Homework Assignment #2

Homework Assignment #2
Due at midnight on Friday, 10/13

Part 1

For this part of the homework, you are to implement an ID3-like decision-tree learner for classification.

Your program should read files that are in the ARFF format. In this format, each instance is described on a single line. The feature values are separated by commas, and the last value on each line is the class label of the instance. Each ARFF file starts with a header section describing the features and the class labels. Lines starting with '%' are comments. See the link above for a brief, but more detailed description of the ARFF format. Your program should handle numeric and nominal attributes, and simple ARFF files (i.e. don't worry about sparse ARFF files and instance weights). Example ARFF files are provided below.

Your program can assume that (i) the class attribute is binary, (ii) it is named 'class', and (iii) it is the last attribute listed in the header section.

Your program should implement a decision-learner according to the following guidelines:

Candidate splits for nominal features should have one branch per value of the nominal feature. The branches should be ordered according to the order of the feature values listed in the ARFF file.
Candidate splits for numeric features should use thresholds that are midpoints betweeen values in the given set of instances. The left branch of such a split should represent values that are less than or equal to the threshold.
Splits should be chosen using information gain.

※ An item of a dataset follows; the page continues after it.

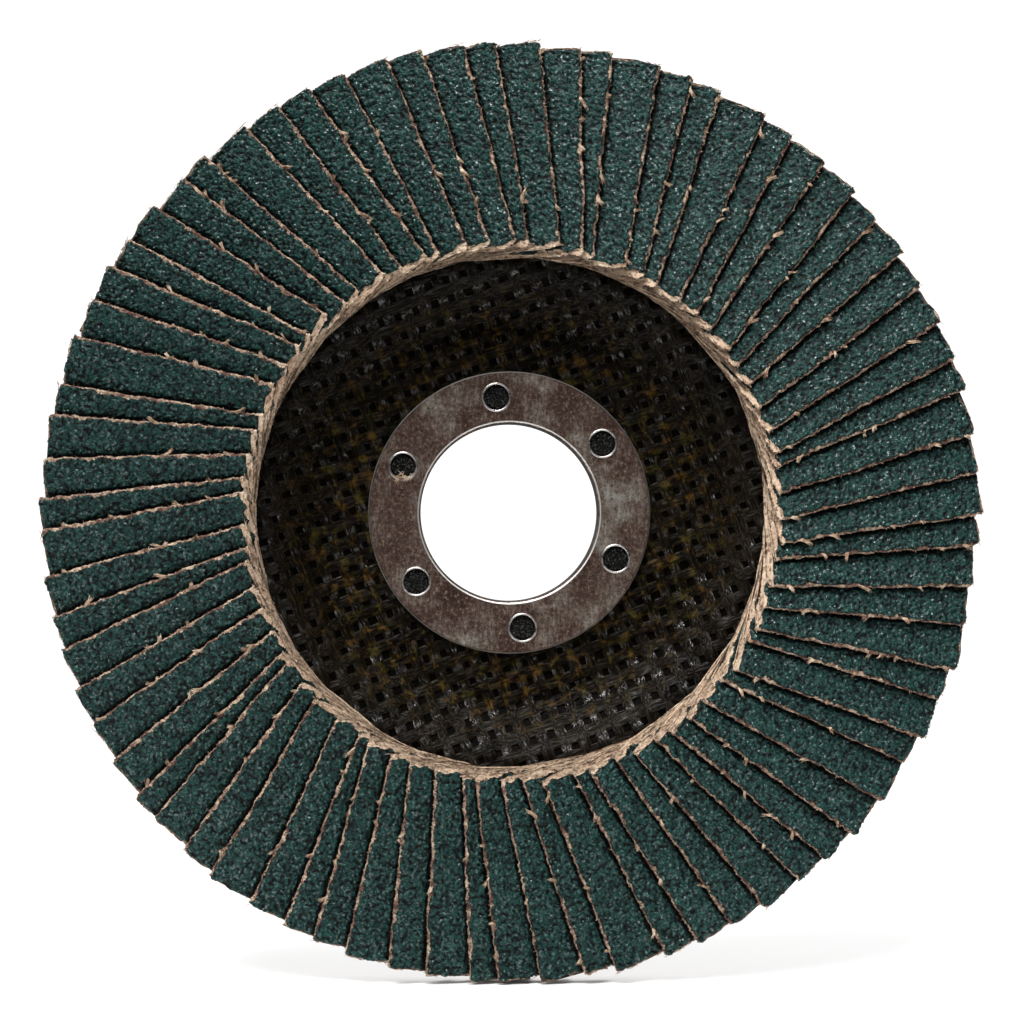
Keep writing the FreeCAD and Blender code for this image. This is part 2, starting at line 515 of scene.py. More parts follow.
def steel_material():
    """Zinc on pressed steel: stained brown and rubbed silver on one side. It has painted highlights as light
    rings at its edges, and painted shade, near black, in the bore.
    """
    material, tree, shader = new_material("zinc_steel")
    at = place(tree)
    side = graded(tree, split(tree, at)["X"], -6.0, 16.0, 0.06)
    stain = sums(tree, "ADD", noise(tree, 5.0, at, 5, 0.65), side)
    freckle = noise(tree, 0.46, at, 5, 0.85)
    brushed = noise(tree, 0.28, place(tree, (1, 1, 0.2)), 3, 0.6)
    tones = [
        (0.38, (0.062, 0.034, 0.026)),
        (0.52, (0.112, 0.069, 0.054)),
        (0.61, (0.200, 0.158, 0.126)),
        (0.72, (0.460, 0.430, 0.380)),
    ]
    tone = ramp(tree, stain, tones)
    base = mixed(tree, ramp(tree, freckle, [(0.50, 0.0), (0.62, 0.80)]), tone, (0.028, 0.018, 0.016))
    base = mixed(tree, ramp(tree, freckle, [(0.34, 0.80), (0.46, 0.0)]), base, (0.420, 0.335, 0.275))
    worn = ramp(tree, stain, [(0.46, 0.10), (0.70, 0.9)])
    streaks = times(tree, ramp(tree, brushed, [(0.50, 0.0), (0.72, 0.6)]), worn)
    base = mixed(tree, streaks, base, (0.620, 0.590, 0.540))
    radius = ring_distance(tree, at)
    # Painted highlights: light rings at the bore's edge and at the flange's edge.
    for edge_r, width, share in ((BORE_EDGE_R, 0.10, 0.8), (FLANGE_EDGE_R, 0.14, 0.6)):
        gap = sums(tree, "ABSOLUTE", sums(tree, "SUBTRACT", radius, edge_r * MM), 0.0)
        near = ramp(tree, sums(tree, "DIVIDE", gap, width * MM), [(0.7, 1.0), (1.0, 0.0)])
        base = mixed(tree, times(tree, near, share), base, (0.820, 0.800, 0.770))
    # Painted shade: the bore's rim and wall are near black, not metallic and fully rough.
    bore = graded(tree, radius, BORE_SHADE_START_R, BORE_SHADE_FULL_R)
    base = mixed(tree, bore, base, (0.030, 0.026, 0.024))
    tree.links.new(base, shader.inputs["Base Color"])
    tree.links.new(sums(tree, "SUBTRACT", 1.0, bore), shader.inputs["Metallic"])
    shader.inputs["Specular IOR Level"].default_value = 0.1
    pitted = ramp(tree, freckle, [(0.3, 0.34), (0.7, 0.62)])
    rough = mixed(tree, 0.5, pitted, ramp(tree, stain, [(0.4, 0.60), (0.8, 0.36)]))
    tree.links.new(mixed(tree, bore, rough, grey(1.0)), shader.inputs["Roughness"])
    bump(tree, shader, [(freckle, 0.025, 0.7), (noise(tree, 3.0, at, 2), 0.05, 0.4), (brushed, 0.012, 0.6)])
    return material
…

If there is a tie between two features in their information gain, you should break the tie in favor of the feature listed first in the header section of the ARFF file. If there is a tie between two different thresholds for a numeric feature, you should break the tie in favor of the smaller threshold.
The stopping criteria (for making a node into a leaf) are that (i) all of the training instances reaching the node belong to the same class, or (ii) there are fewer than m training instances reaching the node, where m is provided as input to the program, or (iii) no feature has positive information gain, or (iv) there are no more remaining candidate splits at the node.
If the classes of the training instances reaching a leaf are equally represented, the leaf should predict the most common class of instances reaching the parent node.
If the number of training instances that reach a leaf node is 0, the leaf should predict the most common class of instances reaching the parent node.

Your program should be callable from the command line. It should be named dt-learn and should accept three command-line arguments as follows:

dt-learn
<train-set-file> <test-set-file> m

If you are using a language that is not compiled to machine code (e.g. Java), then you should make a small script called dt-learn that accepts the command-line arguments and invokes the appropriate source-code program and interpreter.

Here are examples of such scripts.

As output, your program should print the tree learned from the training set and its predictions for the test-set instances. For each instance in the test set, your program should print one line of output with spaces separating the fields. Each output line should list the predicted class label, and actual class label. This should be followed by a line listing the number of correctly classified test instances, and the total number of instances in the test set.

Here are the trees and test-set classifications that your code should produce when given heart_train.arff as the training set and heart_test.arff as the test set.

Here are the trees and test-set classifications that your code should produce when given diabetes_train.arff as the training set diabetes_test.arff as the test set .

It is optional to print the number of training instances of each class after each node.

Part 2

For this part, you will plot learning curves that characterize the predictive accuracy of your learned trees as a function of the training set size. You will do this in two problem domains. The first data set involves predicting the presence or absence of heart disease. For this problem domain, you should use heart_train.arff as your training set and heart_test.arff as your test set. The second data set involves predicting whether a patient has diabetes or not. For this problem domain, you should use diabetes_train.arff as your training set and diabetes_test.arff as your test set.

You should plot points for training set sizes that represent 5%, 10%, 20%, 50% and 100% of the instances in each given training file. For each training-set size (except the largest one), randomly draw 10 different training sets and evaluate each resulting decision tree model on the test set. For each training set size, plot the average test-set accuracy and the minimum and maximum test-set accuracy. Be sure to label the axes of your plots. Set the stopping criterion m=4 for these experiments.

Part 3

For this part, you will investigate how predictive accuracy varies as a function of tree size. For both of the data sets considered in Part 2, you should learn trees using the entire training set. Plot curves showing how test-set accuracy varies with the value m used in the stopping criteria. Show points for m = 2, 5, 10 and 20. Be sure to label the axes of your plots.

Submitting Your Work

You should turn in your work electronically using the Canvas course management system. Turn in all source files and your runnable program as well as a file called hw2.pdf that shows your work for Parts 2 and 3. All files should be compressed as one zip file named <Wisc username>_hw2.zip. Upload this zip file as Homework #2 at the course Canvas site.